STORED DATA:
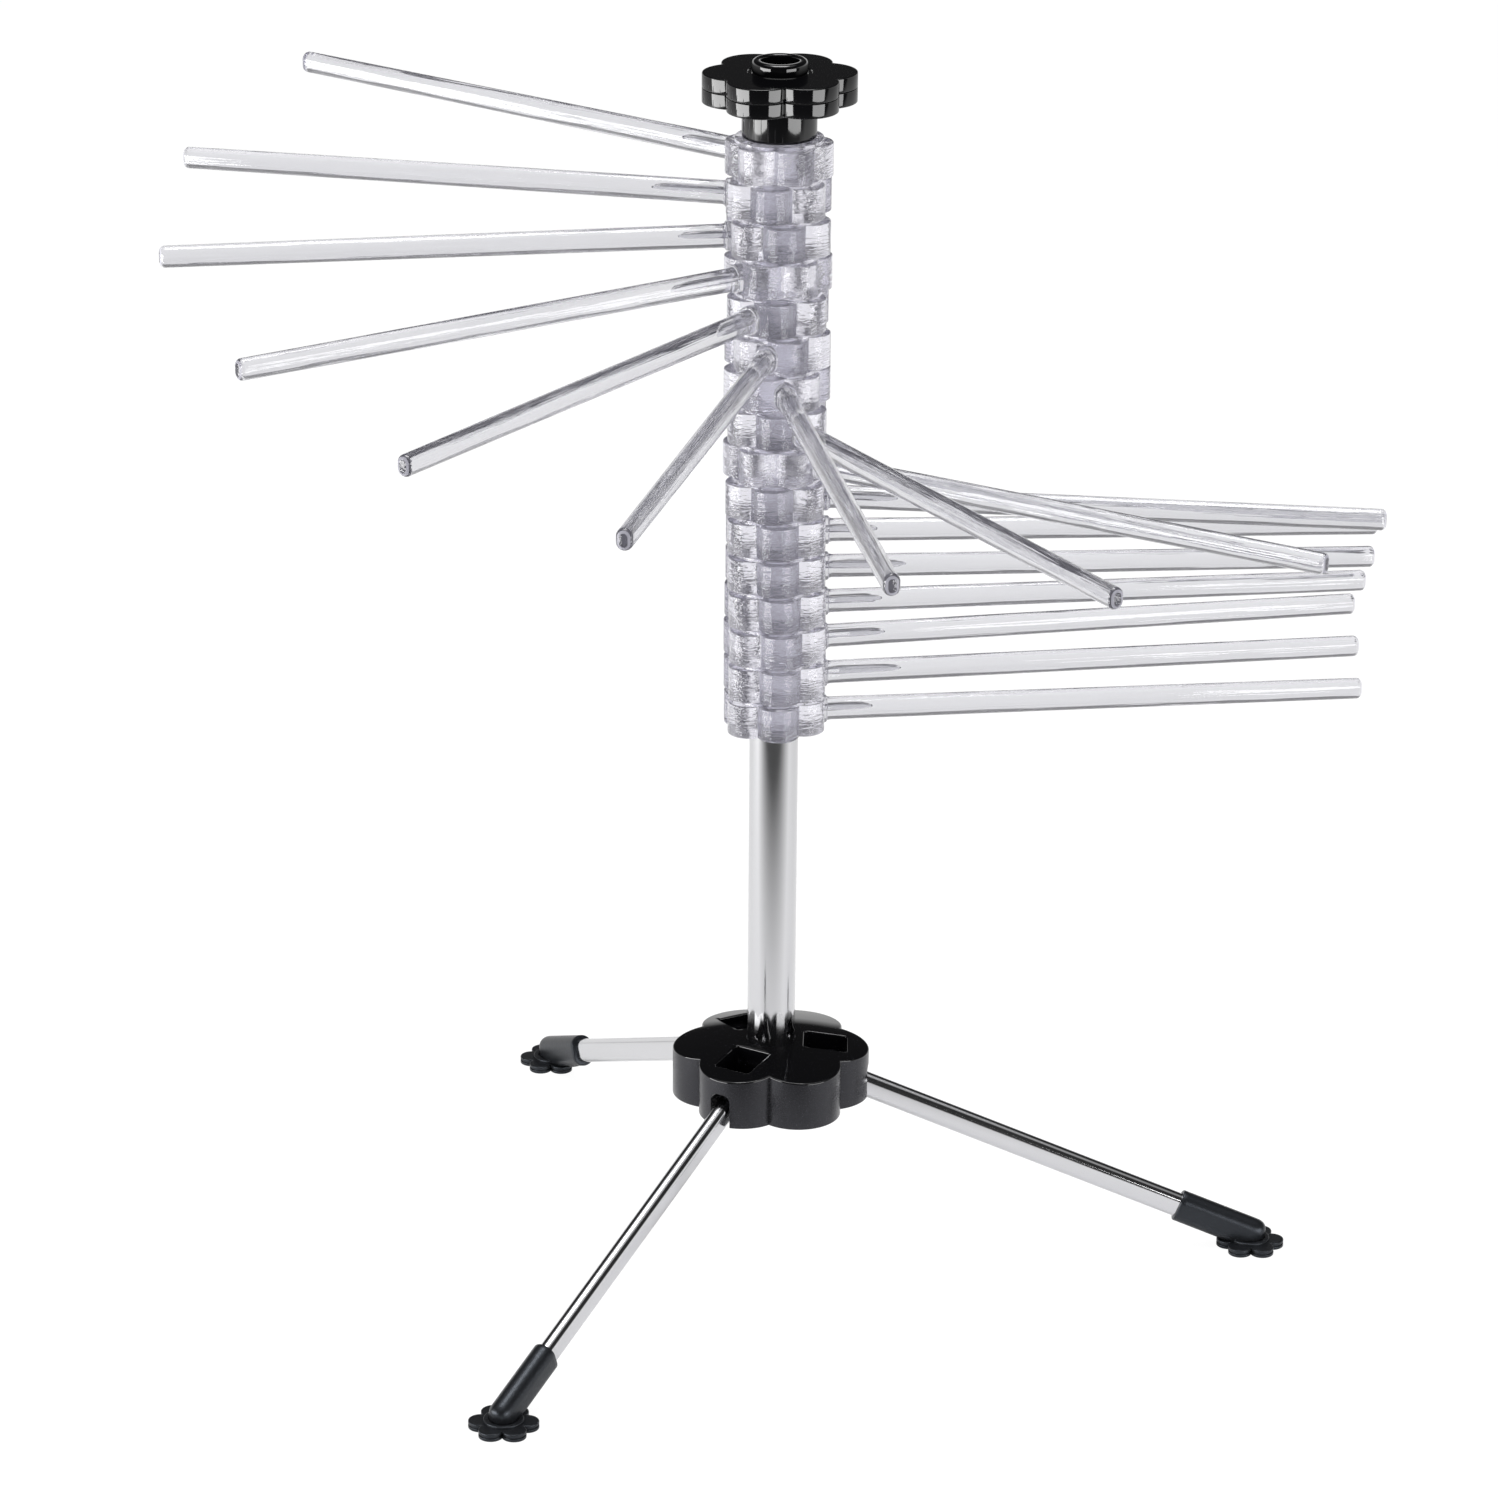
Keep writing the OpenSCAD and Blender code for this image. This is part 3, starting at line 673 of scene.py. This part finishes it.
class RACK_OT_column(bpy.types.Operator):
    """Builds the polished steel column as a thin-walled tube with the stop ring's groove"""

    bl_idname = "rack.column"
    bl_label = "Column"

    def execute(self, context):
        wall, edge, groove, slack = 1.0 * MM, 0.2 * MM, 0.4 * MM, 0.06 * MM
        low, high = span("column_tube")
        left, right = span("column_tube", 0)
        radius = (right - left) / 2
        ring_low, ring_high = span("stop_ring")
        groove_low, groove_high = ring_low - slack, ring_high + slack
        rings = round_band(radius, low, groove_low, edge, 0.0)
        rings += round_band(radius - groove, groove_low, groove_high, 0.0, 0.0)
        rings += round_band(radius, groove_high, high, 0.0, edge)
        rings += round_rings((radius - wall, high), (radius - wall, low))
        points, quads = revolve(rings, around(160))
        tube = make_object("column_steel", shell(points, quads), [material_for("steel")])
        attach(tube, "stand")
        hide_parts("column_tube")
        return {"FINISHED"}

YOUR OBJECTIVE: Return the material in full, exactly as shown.

COMPLETE ANSWER:
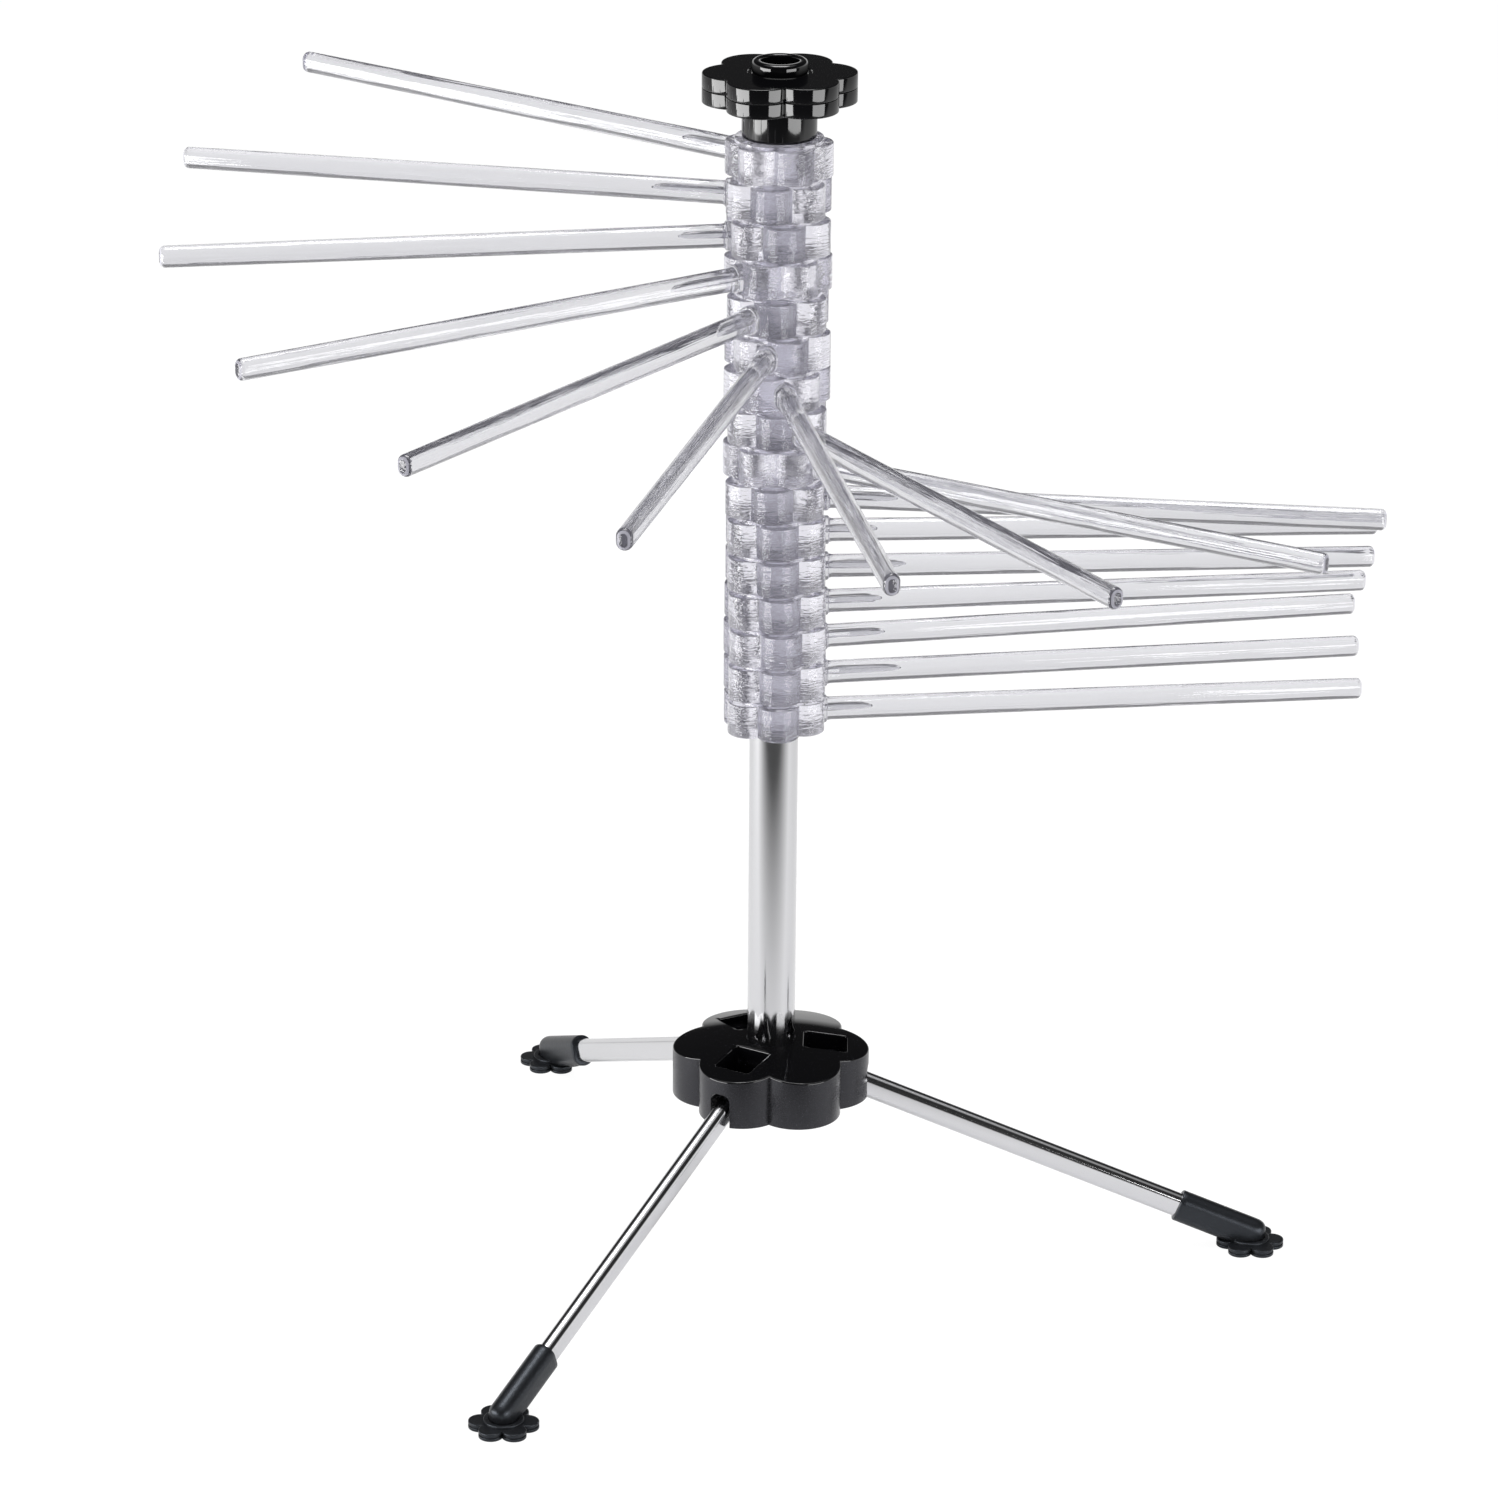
Keep writing the OpenSCAD and Blender code for this image. This is part 3, starting at line 673 of scene.py. This part finishes it.
class RACK_OT_column(bpy.types.Operator):
    """Builds the polished steel column as a thin-walled tube with the stop ring's groove"""

    bl_idname = "rack.column"
    bl_label = "Column"

    def execute(self, context):
        wall, edge, groove, slack = 1.0 * MM, 0.2 * MM, 0.4 * MM, 0.06 * MM
        low, high = span("column_tube")
        left, right = span("column_tube", 0)
        radius = (right - left) / 2
        ring_low, ring_high = span("stop_ring")
        groove_low, groove_high = ring_low - slack, ring_high + slack
        rings = round_band(radius, low, groove_low, edge, 0.0)
        rings += round_band(radius - groove, groove_low, groove_high, 0.0, 0.0)
        rings += round_band(radius, groove_high, high, 0.0, edge)
        rings += round_rings((radius - wall, high), (radius - wall, low))
        points, quads = revolve(rings, around(160))
        tube = make_object("column_steel", shell(points, quads), [material_for("steel")])
        attach(tube, "stand")
        hide_parts("column_tube")
        return {"FINISHED"}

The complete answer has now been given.